California Victims Resource Center launches new season of podcast, strives to help victims learn about rights
The California Victims Resource Center (CVRC) recently launched the third season of their podcast “Knowledge is Power: Victim to Survivor.” The first two seasons of the podcast are in English, and the third season is in Spanish.
CVRC staff Angelica Maldonado Navo, ’21 is the host of the third season of the podcast. The podcast discusses and broadcasts information about the Center’s mission and helps victims find resources and learn about their rights within the criminal justice system.
The podcast was the first of its kind to create an audible resource targeting this specific audience. In the podcast, the hosts interview a variety of guests from organizations such as the Center for Workers’ Rights, Legal Aid at Work, and others to provide valuable insights for victims.
The CVRC was established during the height of the Victims’ Right Movement, a time where states were passing laws to ensure that victims were able to participate in the criminal justice system. The center is a response to Californian citizens’ desire to create a location where victims and service providers could go to get information about victims’ rights, and is mandated by California Penal Code Section 13897.
McGeorge School of Law has been home to the California Victims Legal Resource Center since its inception in 1984. The CVRC provides victims of crimes with free legal assistance and resources, including victim compensation, protection from defendant, notification of inmate release, and victim restitution.
“McGeorge students have the opportunity to engage in this program that’s really one of a kind. Not only in the state of California, but in the entire country,” said Mariam El-menshawi, Director of the California Victims Resource Center. “There’s not another program that engages law students through their education and allows them to participate and learn about victims’ rights as our program does.”

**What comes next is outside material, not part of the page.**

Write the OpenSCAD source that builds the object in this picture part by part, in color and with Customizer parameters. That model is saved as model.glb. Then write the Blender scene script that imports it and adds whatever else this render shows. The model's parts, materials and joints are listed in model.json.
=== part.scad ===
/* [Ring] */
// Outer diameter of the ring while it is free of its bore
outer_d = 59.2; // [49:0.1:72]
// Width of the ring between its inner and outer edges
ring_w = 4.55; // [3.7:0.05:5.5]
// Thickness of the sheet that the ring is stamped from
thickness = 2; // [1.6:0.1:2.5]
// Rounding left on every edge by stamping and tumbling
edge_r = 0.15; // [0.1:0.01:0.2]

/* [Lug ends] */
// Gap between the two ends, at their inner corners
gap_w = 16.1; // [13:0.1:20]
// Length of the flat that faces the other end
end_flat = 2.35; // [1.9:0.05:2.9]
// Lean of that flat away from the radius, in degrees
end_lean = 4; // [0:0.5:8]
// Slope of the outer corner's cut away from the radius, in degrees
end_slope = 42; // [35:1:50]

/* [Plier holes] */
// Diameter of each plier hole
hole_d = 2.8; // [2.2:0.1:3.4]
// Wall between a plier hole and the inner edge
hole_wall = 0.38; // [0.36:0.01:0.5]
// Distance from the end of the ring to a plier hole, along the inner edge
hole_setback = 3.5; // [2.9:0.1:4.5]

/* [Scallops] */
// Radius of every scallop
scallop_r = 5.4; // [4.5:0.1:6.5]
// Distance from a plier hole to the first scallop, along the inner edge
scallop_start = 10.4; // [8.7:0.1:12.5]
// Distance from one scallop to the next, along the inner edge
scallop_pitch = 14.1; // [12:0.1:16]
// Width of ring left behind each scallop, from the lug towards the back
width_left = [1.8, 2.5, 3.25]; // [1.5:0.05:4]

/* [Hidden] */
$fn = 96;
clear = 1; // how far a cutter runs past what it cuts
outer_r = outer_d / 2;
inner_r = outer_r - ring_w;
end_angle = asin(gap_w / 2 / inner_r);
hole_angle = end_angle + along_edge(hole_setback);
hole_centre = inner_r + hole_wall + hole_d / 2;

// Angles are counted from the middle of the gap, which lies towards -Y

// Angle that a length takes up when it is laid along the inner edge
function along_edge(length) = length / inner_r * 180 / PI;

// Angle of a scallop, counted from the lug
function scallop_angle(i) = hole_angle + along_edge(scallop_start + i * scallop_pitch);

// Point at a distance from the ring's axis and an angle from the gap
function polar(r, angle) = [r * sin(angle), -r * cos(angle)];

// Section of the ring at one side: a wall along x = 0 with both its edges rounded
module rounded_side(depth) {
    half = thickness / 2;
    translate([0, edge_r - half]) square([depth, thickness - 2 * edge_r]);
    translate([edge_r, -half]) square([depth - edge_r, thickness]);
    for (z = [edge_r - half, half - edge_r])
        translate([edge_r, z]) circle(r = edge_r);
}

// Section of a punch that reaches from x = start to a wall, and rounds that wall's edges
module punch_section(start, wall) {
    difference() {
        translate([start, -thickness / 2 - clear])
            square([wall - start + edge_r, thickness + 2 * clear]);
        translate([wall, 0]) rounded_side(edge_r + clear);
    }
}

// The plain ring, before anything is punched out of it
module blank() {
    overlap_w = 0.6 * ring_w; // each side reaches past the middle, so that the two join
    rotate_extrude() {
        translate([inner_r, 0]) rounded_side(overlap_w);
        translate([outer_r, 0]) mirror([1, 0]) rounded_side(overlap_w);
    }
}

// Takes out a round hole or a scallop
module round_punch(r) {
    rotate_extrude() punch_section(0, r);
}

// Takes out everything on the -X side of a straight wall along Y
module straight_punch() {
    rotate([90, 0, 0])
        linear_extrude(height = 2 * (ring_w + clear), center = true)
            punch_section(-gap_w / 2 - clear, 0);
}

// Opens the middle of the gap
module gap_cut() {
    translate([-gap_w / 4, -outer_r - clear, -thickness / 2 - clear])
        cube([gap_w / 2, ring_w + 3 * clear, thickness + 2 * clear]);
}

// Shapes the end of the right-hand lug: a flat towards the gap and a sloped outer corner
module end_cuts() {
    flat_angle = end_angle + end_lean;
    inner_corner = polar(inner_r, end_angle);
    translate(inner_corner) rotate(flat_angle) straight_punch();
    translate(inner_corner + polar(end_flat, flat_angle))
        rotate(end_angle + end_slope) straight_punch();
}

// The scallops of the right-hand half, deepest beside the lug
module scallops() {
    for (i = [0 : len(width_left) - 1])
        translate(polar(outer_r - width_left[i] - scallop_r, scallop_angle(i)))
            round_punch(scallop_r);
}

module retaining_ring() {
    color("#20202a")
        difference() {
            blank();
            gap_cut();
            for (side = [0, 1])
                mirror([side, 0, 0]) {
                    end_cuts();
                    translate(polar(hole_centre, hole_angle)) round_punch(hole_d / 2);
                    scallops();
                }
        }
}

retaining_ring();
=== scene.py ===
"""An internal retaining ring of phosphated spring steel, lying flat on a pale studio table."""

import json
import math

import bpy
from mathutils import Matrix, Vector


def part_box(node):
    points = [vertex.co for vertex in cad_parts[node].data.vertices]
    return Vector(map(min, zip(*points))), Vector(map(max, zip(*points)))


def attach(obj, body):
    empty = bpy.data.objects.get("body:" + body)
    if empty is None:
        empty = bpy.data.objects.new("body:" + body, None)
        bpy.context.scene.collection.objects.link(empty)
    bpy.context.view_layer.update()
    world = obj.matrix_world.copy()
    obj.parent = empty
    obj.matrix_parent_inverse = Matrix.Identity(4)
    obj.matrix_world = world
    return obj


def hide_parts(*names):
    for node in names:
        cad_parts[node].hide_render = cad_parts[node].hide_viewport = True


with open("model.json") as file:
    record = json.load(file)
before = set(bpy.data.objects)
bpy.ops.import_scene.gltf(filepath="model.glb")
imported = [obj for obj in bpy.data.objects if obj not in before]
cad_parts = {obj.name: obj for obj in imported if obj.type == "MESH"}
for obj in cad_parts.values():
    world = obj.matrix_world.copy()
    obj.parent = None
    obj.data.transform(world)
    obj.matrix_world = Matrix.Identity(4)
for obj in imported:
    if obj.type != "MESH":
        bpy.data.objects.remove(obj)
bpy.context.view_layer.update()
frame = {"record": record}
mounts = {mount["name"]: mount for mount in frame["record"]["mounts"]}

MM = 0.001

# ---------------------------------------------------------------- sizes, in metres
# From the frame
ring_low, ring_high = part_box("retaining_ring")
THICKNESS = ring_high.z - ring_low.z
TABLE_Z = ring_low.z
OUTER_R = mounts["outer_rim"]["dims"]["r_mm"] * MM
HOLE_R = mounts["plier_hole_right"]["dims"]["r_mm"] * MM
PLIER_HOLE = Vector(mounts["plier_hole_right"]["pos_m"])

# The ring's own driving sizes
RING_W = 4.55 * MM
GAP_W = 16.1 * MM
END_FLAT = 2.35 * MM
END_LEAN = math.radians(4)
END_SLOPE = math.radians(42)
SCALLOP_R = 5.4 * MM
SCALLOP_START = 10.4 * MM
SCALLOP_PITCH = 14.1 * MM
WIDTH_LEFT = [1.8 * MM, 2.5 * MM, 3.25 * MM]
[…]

The victims’ rights statute, also known as Marsy’s Law, protects and expands the legal rights of victims of crime to include 17 enumerated rights in the judicial process. It’s not uncommon for a victim of a crime to be lost in the process while going through the criminal justice system. CVRC’s hotline and website help victims by providing information about how victims can be heard in criminal proceedings and how they can get access to victim compensation.
McGeorge School of Law is currently the only program in the country that operates a statewide hotline for crime victims. There are less than five law schools throughout the U.S. that have similar crime victim programs, but the CVRC is the largest program of its kind. Several states have reached out to El-menshawi about wanting to replicate the hotline for victims’ services.
Every day, the CVRC provides assistance to dozens of callers across the state. They also work on research requests and provide technical assistance to service providers state-wide. The Center works with community-based and system-based service providers to make sure that victims are afforded their rights in the criminal justice system.
Center staff meets with clients and attends hearings on their behalf to make sure that their needs are met.
The Center also frequently does presentations for service providers and community groups, and the Center provides its services in English and Spanish. The Center's “Know Your Rights” presentation is geared towards both service providers and the community in general. Its purpose is to educate about victims’ rights.
El-menshawi, ’11, directs the team at the CVRC. The Center is staffed by five full-time employees, all of which are McGeorge School of Law alumni. McGeorge law students, under attorney supervision, provide assistance to victims, their families, service providers, and other victim advocates.
“I have a wonderful team. We see ourselves as family,” El-menshawi said. “I love to hire McGeorge students and love to expose them to this area of the law. It’s not something that is traditionally taught to students, so they really get to see the criminal justice system through a different lens. I think it makes them better practitioners no matter what they eventually deicide to practice in.”